Goal => For the listing that follows, give again exactly the lines from the one with "front_wire = wire(front_wire_from_front" to the one with "from mathutils import Matrix, Vector", including both.

Records for the task =>

━━━━━━━━━━━━━━━━

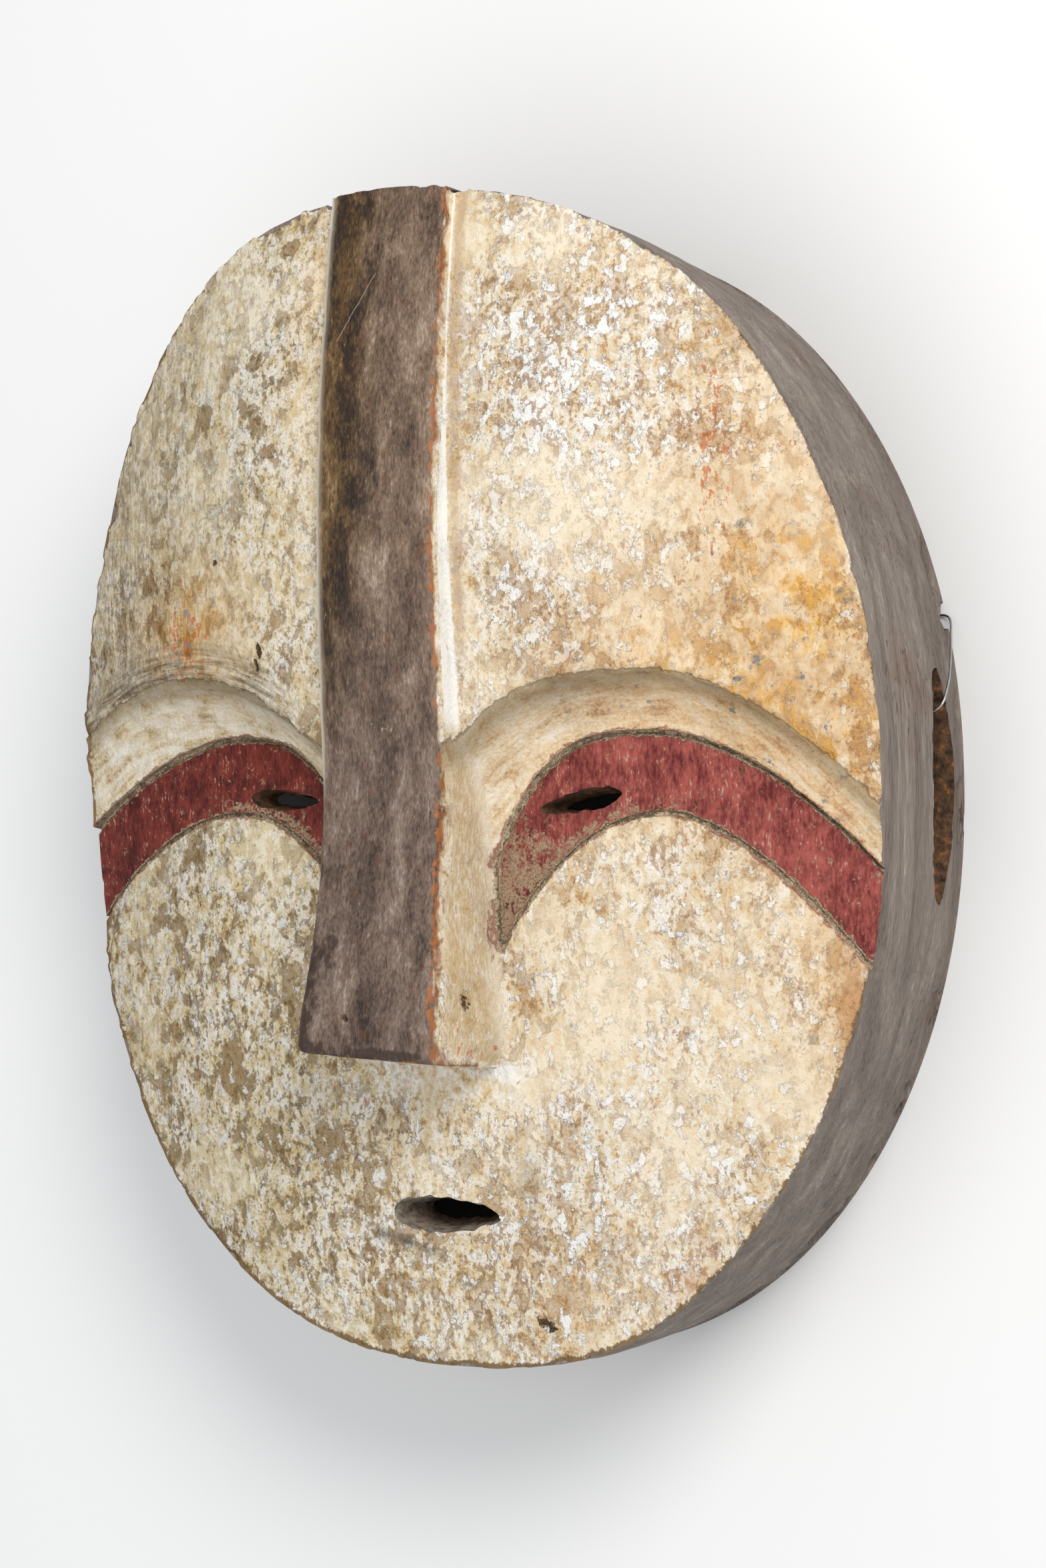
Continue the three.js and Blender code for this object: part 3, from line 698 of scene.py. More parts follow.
above_brow = line_gap("brow")
in_band = np.minimum(-line_gap("band"), line_gap("cheek"))
in_band = np.minimum(in_band, from_nose - bar_at("foot", y) - 0.5)
nose_end = NOSE_END_Y - NOSE_END_TILT / 2 * np.clip((x - nose_x(y)) / bar_at("foot", y), -1, 1)
bar_in = np.minimum(bar_at("top", y) - from_nose, y - nose_end + 0.4)
heading = np.degrees(np.arctan2(y, x))
rim_fine = np.stack(oval_point(np.linspace(-180, 180, 3600)), -1)
rim_heading = np.degrees(np.arctan2(rim_fine[:, 1], rim_fine[:, 0]))
order = np.argsort(rim_heading)
rim_reach = np.interp(heading, rim_heading[order], np.hypot(*rim_fine[order].T))
rim_gap = rim_reach - np.hypot(x, y)


def ramp(value, low, high):
    """0 below low and 1 above high, with a smooth rise between."""
    t = np.clip((value - low) / (high - low), 0, 1)
    return t * t * (3 - 2 * t)


def ridge(value, top, width):
    """1 where the value is at the top, falling off softly on both sides."""
    return np.exp(-((value - top) / width) ** 2)


def spot(px, py, rx, ry):
    """A soft spot on the face, 1 at its middle."""
    return np.exp(-((x - px) / rx) ** 2 - ((y - py) / ry) ** 2)


def spots(*rows):
    """The sum of soft spots. Each row is a strength, x, y and how wide and tall the spot is."""
    return sum(strength * spot(*where) for strength, *where in rows)


def strongest(rows):
    """The strongest of some soft spots at each point."""
    return np.maximum.reduce([np.zeros(count)] + [strength * spot(*where) for strength, *where in rows])


on_bar = painted & (bar_in > -1.0)
on_flank = painted & (bar_in <= -1.0) & (from_nose < bar_at("foot", y) + 1) & (y > NOSE_END_Y - 2)
on_band = painted & (in_band > 0) & ~on_bar & ~on_flank
on_crust = painted & ~on_bar & (in_band < 1)

worn = noise_field(place, 11.0, 1, 4, (1, 1.5, 1)) + 0.35 * noise_field(place, 34.0, 2, 2)
flake = ramp(worn, 0.05, 0.32)
streak = noise_field(place, 3.4, 3, 2, (1, 5, 1))
lump = noise_field(place, 6.5, 4, 3, (1, 1.3, 1))
grain = noise_field(place, 2.6, 5, 2, (1, 14, 1))
left_side = ramp(-x, -10, 90)
relief = np.zeros(count)
relief += on_crust * (
    FLAKE_DEPTH * flake + LUMP_DEPTH * (1 - lump) / 2 + STREAK_DEPTH * left_side * (1 + streak) / 2
)
relief += on_bar * (BAR_GRAIN_DEPTH * (1 + grain) / 2 + BAR_WEAR_DEPTH * ramp(worn, 0.25, 0.5))
relief += on_band * (BAND_GRAIN_DEPTH * (1 + grain) / 2)

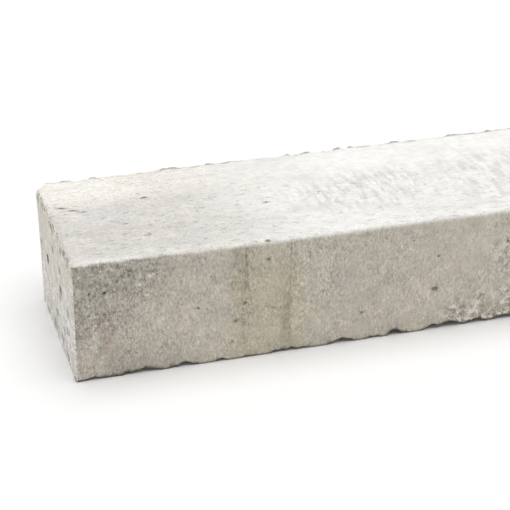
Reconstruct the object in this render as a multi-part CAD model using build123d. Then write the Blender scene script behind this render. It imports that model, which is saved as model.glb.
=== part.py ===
from build123d import *
import os

# Prestressed concrete lintel, lying as it is built in: the trowelled face up, the soffit down.
# It is cast round two straight high-tensile wires in a long steel mould, which leaves drafted sides,
# a hand-finished top arris and a moulded bottom arris. It is sawn to length, so the wires' cut ends
# lie flush in both end faces. Small chips are broken out of its bottom arrises and one corner is worn.
# Units are millimetres. +X runs along the lintel, +Y from its front face to its rear face, +Z up.
# The origin is at the centre of the soffit.

# Section and length
lintel_length = 900.0
top_width = 100.0
soffit_width = 92.0
lintel_height = 65.0

# Arrises
top_arris_radius = 2.5
bottom_arris_radius = 1.5

# Wires
wire_diameter = 5.0
wire_height = 35.0
front_wire_from_front = 36.0
rear_wire_from_rear = 27.0

# Chips broken out of the bottom arrises as the lintel left its mould. Each has its place as a share
# of the length, from the left end, and its size as a share of the largest chip.
chip_length = 7.0
chip_depth = 2.4
front_chip_place_shares = (0.0283, 0.114, 0.1222, 0.1831, 0.2174, 0.392, 0.561, 0.648, 0.823, 0.957)
front_chip_size_shares = (0.7, 0.45, 0.8, 1.0, 0.7, 0.8, 0.6, 0.95, 0.7, 0.85)
rear_chip_place_shares = (0.061, 0.223, 0.347, 0.502, 0.719, 0.885)
rear_chip_size_shares = (0.8, 0.6, 0.95, 0.7, 0.9, 0.65)

# The worn corner, at the left end's rear top
worn_corner_length = 14.0
worn_corner_depth = 4.0


def drafted_section():
    """The section across the lintel: wider at the trowelled face, narrower at the soffit."""
    half_top = top_width / 2
    half_soffit = soffit_width / 2
    outline = Polyline(
        (-half_soffit, 0),
        (half_soffit, 0),
        (half_top, lintel_height),
        (-half_top, lintel_height),
        close=True,
    )
    section = make_face(outline)
    section = fillet(section.vertices().group_by(Axis.Y)[0], bottom_arris_radius)
    return fillet(section.vertices().group_by(Axis.Y)[-1], top_arris_radius)


def along_length(section):
    """A section drawn in Y and Z, run the whole length between the two sawn ends."""
    left_end = Plane(origin=(-lintel_length / 2, 0, 0), x_dir=(0, 1, 0), z_dir=(1, 0, 0))
    return extrude(left_end * section, amount=lintel_length)


def wire(place_across):
    """One straight wire, cut off flush with both ends."""
    section = Pos(place_across, wire_height) * Circle(wire_diameter / 2)
    return along_length(section)


def scoop(edge_point, outward, length, depth):
    """The round hollow that a chip of that length and depth leaves where it broke off an edge."""
    radius = (length**2 / 4 + depth**2) / (2 * depth)
    return Pos(*(edge_point + outward.normalized() * (radius - depth))) * Sphere(radius)


def bottom_chips(side, place_shares, size_shares):
    """The scoops along one bottom arris; side is -1 at the front and 1 at the rear."""
    outward = Vector(0, side, -1)
    scoops = []
    for place_share, size_share in zip(place_shares, size_shares):
        arris = Vector(lintel_length * (place_share - 0.5), side * soffit_width / 2, 0)
        scoops.append(scoop(arris, outward, chip_length * size_share, chip_depth * size_share))
    return scoops


def worn_corner():
    """The scoop at the left end's rear top corner."""
    corner = Vector(-lintel_length / 2, top_width / 2, lintel_height)
    return scoop(corner, Vector(-1, 1, 1), worn_corner_length, worn_corner_depth)


def concrete_body(wires):
    """The casting, with the beds of its wires, the chips in its bottom arrises and its worn corner."""
    body = along_length(drafted_section())
    for bed in wires:
        body -= bed
    for chip in bottom_chips(-1, front_chip_place_shares, front_chip_size_shares):
        body -= chip
    for chip in bottom_chips(1, rear_chip_place_shares, rear_chip_size_shares):
        body -= chip
    return body - worn_corner()


front_wire = wire(front_wire_from_front - top_width / 2)
rear_wire = wire(top_width / 2 - rear_wire_from_rear)
parts = {
    "concrete_body": concrete_body([front_wire, rear_wire]),
    "prestressing_wire_front": front_wire,
    "prestressing_wire_rear": rear_wire,
}

os.makedirs("parts", exist_ok=True)
for name, shape in parts.items():
    export_step(shape, f"parts/{name}.step")
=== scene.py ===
"""Looks of a prestressed concrete lintel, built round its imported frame.

The lintel lies as it is built in, with the trowelled face up and the soffit on the floor. +X runs along
it, +Y from its front face to its rear face and +Z up. The origin is at the centre of the soffit. Lengths are
in metres, and a value in millimetres is multiplied by MM.
"""

import logging
import math
import random
from collections.abc import Callable, Sequence
from dataclasses import dataclass
from enum import Enum
from functools import cached_property
from typing import Any

import bmesh
import bpy
import numpy as np
from mathutils import Matrix, Vector

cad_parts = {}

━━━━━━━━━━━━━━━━

Solution =>
front_wire = wire(front_wire_from_front - top_width / 2)
rear_wire = wire(top_width / 2 - rear_wire_from_rear)
parts = {
    "concrete_body": concrete_body([front_wire, rear_wire]),
    "prestressing_wire_front": front_wire,
    "prestressing_wire_rear": rear_wire,
}

os.makedirs("parts", exist_ok=True)
for name, shape in parts.items():
    export_step(shape, f"parts/{name}.step")
=== scene.py ===
"""Looks of a prestressed concrete lintel, built round its imported frame.

The lintel lies as it is built in, with the trowelled face up and the soffit on the floor. +X runs along
it, +Y from its front face to its rear face and +Z up. The origin is at the centre of the soffit. Lengths are
in metres, and a value in millimetres is multiplied by MM.
"""

import logging
import math
import random
from collections.abc import Callable, Sequence
from dataclasses import dataclass
from enum import Enum
from functools import cached_property
from typing import Any

import bmesh
import bpy
import numpy as np
from mathutils import Matrix, Vector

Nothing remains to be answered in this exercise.